- 1Kirby Institute, UNSW Sydney, Sydney, Australia.
- 2Australian Red Cross Lifeblood, Perth, Western Australia, Australia.
- 3UWA Medical School, The University of Western Australia, Perth, Western Australia, Australia.
- 4Department of Global Health and Development, London School of Hygiene & Tropical Medicine, London, UK.
Background and objectives: The risk of transfusion-transmitted hepatitis C virus (HCV) infections is extremely low in Australia. This study aims to conduct a cost-effectiveness analysis of different testing strategies for HCV infection in blood donations.
Materials and methods: The four testing strategies evaluated in this study were universal testing with both HCV antibody (anti-HCV) and nucleic acid testing (NAT); anti-HCV and NAT for first-time donations and NAT only for repeat donations; anti-HCV and NAT for transfusible component donations and NAT only for plasma for further manufacture; and universal testing with NAT only. A decision-analytical model was developed to assess the cost-effectiveness of alternative HCV testing strategies. Sensitivity analysis and threshold analysis were conducted to account for data uncertainty.
Results: The number of potential transfusion-transmitted cases of acute hepatitis C and chronic hepatitis C was approximately zero in all four strategies.
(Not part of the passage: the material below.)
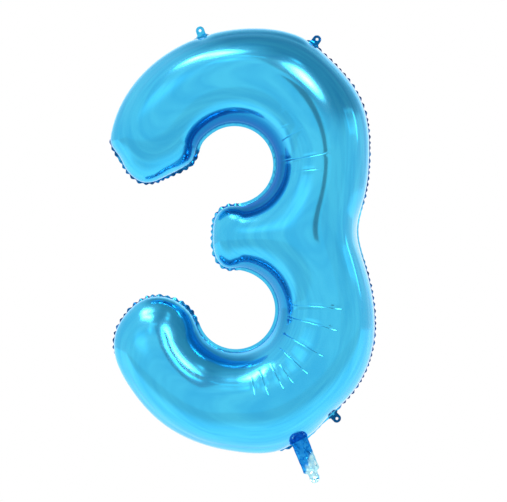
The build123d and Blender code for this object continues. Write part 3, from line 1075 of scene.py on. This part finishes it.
def studio_world():
    """A white studio as the foil sees it: grey ceiling, side panel and cards. The camera sees it white."""
    world = bpy.data.worlds.new("studio")
    bpy.context.scene.world = world
    world.use_nodes = True
    graph = Graph(world.node_tree)
    direction = graph.node("TexCoord")
    axes = graph.nodes.new("ShaderNodeSeparateXYZ")
    graph.links.new(direction, axes.inputs[0])
    right, away, up = axes.outputs

    # The ceiling has a sharp edge that slopes down to the right, and gets greyer to the right and overhead.
    edge_line = graph.add(up, graph.mul(1.78, right))
    above = graph.step(edge_line, 0.59, 0.63)
    right_side = graph.blend(0.92, 0.46, graph.step(up, 0.05, 0.42))
    ceiling = graph.blend(0.78, right_side, graph.step(right, -0.15, 0.22))
    level = graph.blend(1.0, ceiling, above)
    overhead = graph.mul(graph.step(up, 0.40, 0.70), graph.step(away, -0.45, 0.08))
    overhead = graph.mul(overhead, graph.step(right, -0.60, -0.12))
    level = graph.blend(level, 0.46, overhead)
    level = graph.blend(level, 1.0, graph.step(away, 0.30, 0.75))
    side_panel = graph.mul(graph.step(right, 0.80, 0.86), graph.step(up, 0.36, 0.24))
    side_panel = graph.mul(side_panel, graph.step(away, 0.8, 0.4))
    level = graph.blend(level, 0.95, side_panel)
    for *place, strength in CARDS:
        mask = card(graph, direction, *place)
        level = graph.add(level, graph.mul(strength, mask, mask))
    seen = graph.node("LightPath")
    level = graph.blend(level, 1.0, seen)
    background = world.node_tree.nodes["Background"]
    graph.put(background.inputs["Strength"], level)
    bright = graph.step(level, 0.4, 1.0)
    mixed = graph.nodes.new("ShaderNodeCombineColor")
    for socket, dim in zip(mixed.inputs, (0.62, 0.92, 1.06)):  # its dim parts are bluer
        graph.put(socket, graph.blend(dim, 1.0, bright))
    graph.put(background.inputs["Color"], mixed.outputs[0])


def paper_material():
    """Paper that glows: white to the camera, and to the foil greyer in front of the figure than behind it."""
    material, graph, shader = new_material("pale_paper")
    axes = graph.nodes.new("ShaderNodeSeparateXYZ")
    graph.put(axes.inputs[0], graph.node("TexCoord", "Object"))
    set_inputs(graph, shader, Base_Color=BLACK, Roughness=1.0, Specular_IOR_Level=0.0)
    graph.put(shader.inputs["Emission Color"], (1, 1, 1, 1))
    level = graph.blend(0.88, 1.28, graph.step(axes.outputs[1], -0.85, -0.22))
    level = graph.blend(1.0, level, graph.step(axes.outputs[1], -2.4, -1.7))
    level = graph.blend(level, 1.0, graph.node("LightPath"))
    graph.put(shader.inputs["Emission Strength"], level)
    return material


def dark_flag():
    """A tall grey card in front of the figure, only for the foil to reflect; the camera doesn't see it."""
    left, right, y = 0.20, 0.31, -0.95
    low, high = 0.01, 0.56
    corners = [(left, y, low), (right, y, low), (right, y, high), (left - 0.08, y, high + 0.06)]
    material, graph, shader = new_material("grey_card")
    set_inputs(graph, shader, Base_Color=BLACK, Emission_Color=(0.9, 0.97, 1.0, 1), Emission_Strength=0.36)
    flag = mesh_piece("flag", corners, [(0, 1, 2), (0, 2, 3)], material)
    flag.visible_camera = False
    flag.visible_shadow = False
    flag.visible_diffuse = False


FLOOR_FRONT = -2.4  # y of the floor's front edge
FLOOR_BACK = 5.6  # y where the floor starts to curve up
FLOOR_DROP = 0.25  # how far the floor lies under the figure
SWEEP_RADIUS = 0.9
BACKDROP_TOP = 7.0  # above the floor
STAGE_HALF = 7  # half the stage's width


def sweep_stage():
    """A pale floor that curves up into a pale backdrop."""
    profile = [(FLOOR_FRONT, 0.0), (FLOOR_BACK, 0.0)]
    for a in np.linspace(0.1, math.pi / 2, 12):
        profile.append((FLOOR_BACK + SWEEP_RADIUS * math.sin(a), SWEEP_RADIUS - SWEEP_RADIUS * math.cos(a)))
    profile.append((FLOOR_BACK + SWEEP_RADIUS, BACKDROP_TOP))
    floor_z = cad_box[0][2] - FLOOR_DROP
    verts, tris = [], []
    for y, z in profile:
        verts += [(-STAGE_HALF, y, z + floor_z), (STAGE_HALF, y, z + floor_z)]
    for k in range(len(profile) - 1):
        a = 2 * k
        tris += [(a, a + 1, a + 3), (a, a + 3, a + 2)]
    floor = mesh_piece("floor", verts, tris, paper_material())


sweep_stage()
dark_flag()
studio_world()

camera_data = bpy.data.cameras.new("camera")
camera_data.lens = 135
camera_data.sensor_width = 36
camera = bpy.data.objects.new("camera", camera_data)
PICTURE_WIDTH = 1.038  # width seen at the seam's plane
PICTURE_CENTRE = (0.0222, 0.0084)  # x and z
distance = PICTURE_WIDTH * camera_data.lens / camera_data.sensor_width
camera.location = (PICTURE_CENTRE[0], -distance, PICTURE_CENTRE[1])
camera.rotation_euler = (math.pi / 2, 0, 0)
bpy.context.scene.collection.objects.link(camera)
bpy.context.scene.camera = camera

bpy.context.scene.view_settings.view_transform = "Standard"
Universal testing with NAT only was the most cost-effective strategy due to the lowest testing cost. The threshold analysis showed that for the current practice to be cost-effective, the residual risks of other testing strategies would have to be at least 1 HCV infection in 2424 donations, which is over 60,000 times the baseline residual risk (1 in 151 million donations).
Conclusion: The screening strategy for HCV in blood donations currently implemented in Australia is not cost-effective compared with targeted testing or universal testing with NAT only. Partial or total removal of anti-HCV testing would bring significant cost savings without compromising blood recipient safety.